By Grant Miller
Illinois Institute of Technology’s freshman guard Anthony Mosley schooled the upperclassmen Thursday night with his third consecutive 20-point game in a loss to Aurora.
“He was calling me soft,” Mosley said about Spartan junior guard Jordan LaGrone. “I had to show him a thing or two.”
Mosley, one of IIT’s four freshmen starters, jawed with LaGrone early in the second half before stealing a pass from him and dunking the ball on a fast break. With LaGrone on the bench the next possession, Mosley then beat the shot clock with a jumper en route to his 22 points, glaring at LaGrone as he ran back on defense.
“Let him talk, he’s a bench player,” said Mosley, who also scored an acrobatic lay-up against Aurora senior starter Tyler Hall.

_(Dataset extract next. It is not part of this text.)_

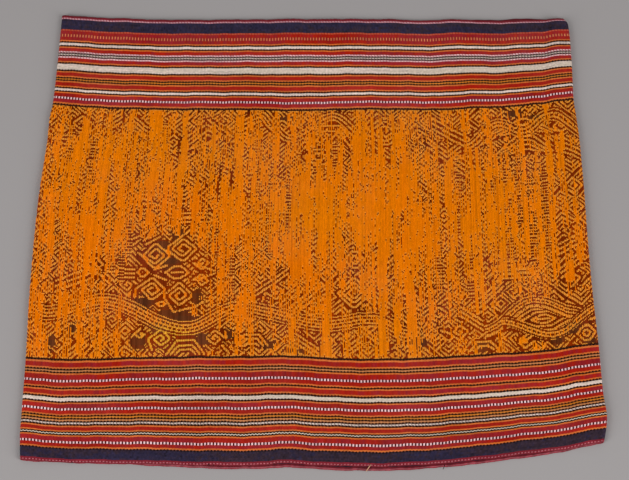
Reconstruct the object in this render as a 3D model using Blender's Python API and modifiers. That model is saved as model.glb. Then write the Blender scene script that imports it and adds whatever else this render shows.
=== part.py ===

But while Mosley won his individual battles and combined with junior Samuel Rarick for 51 points, he and the Scarlet Hawks lost where it mattered most as Aurora left with a 79-68 victory.
After the game, IIT head coach Todd Kelly told Mosley the Scarlet Hawks “are your team” and even said Mosley and Rarick are unguardable.
“Everybody’s playing to hold them down,” Kelly said. “I don’t think anyone can stop them one-on-one.”
IIT assistant coach Roy Ramos, who works with the Scarlet Hawks’ guards, lauded Mosley’s improved shot-selection and increased effort on defense.
“He doesn’t take plays off on defense like he used to,” Ramos said of the former Whitney Young standout. “He’s dropping his high school habits.”
Kelly said he “can’t complain” about the Scarlet Hawks’ defense that held the Spartans to 17 points below their season average, and he credited freshman guard Jason Morris with holding Hall, Aurora’s leading scorer, to 5-of-17 shooting (29 percent) for 15 points.
Kelly blamed the loss on poor free-throw shooting and low scoring from role players. No other Scarlet Hawks players besides Mosley and Rarick scored in double-figures.
Another factor, Kelly said, was the injury to IIT freshman starter Parker Joncus, who went to the bench early in the second half with a twisted ankle.
Kelly pointed to leading rebounder Jake Digiorgio, another freshman starter who has struggled under increased attention from opponents. Digiorgio’s averaged five rebounds in the last three games, half his season average.
Aurora head coach James Lancaster attributed his team’s victory to starting four experienced seniors opposite IIT’s four freshmen. But Lancaster admitted failure at stopping Mosley and Rarick.
“I don’t want to play them in two years,” Lancaster said.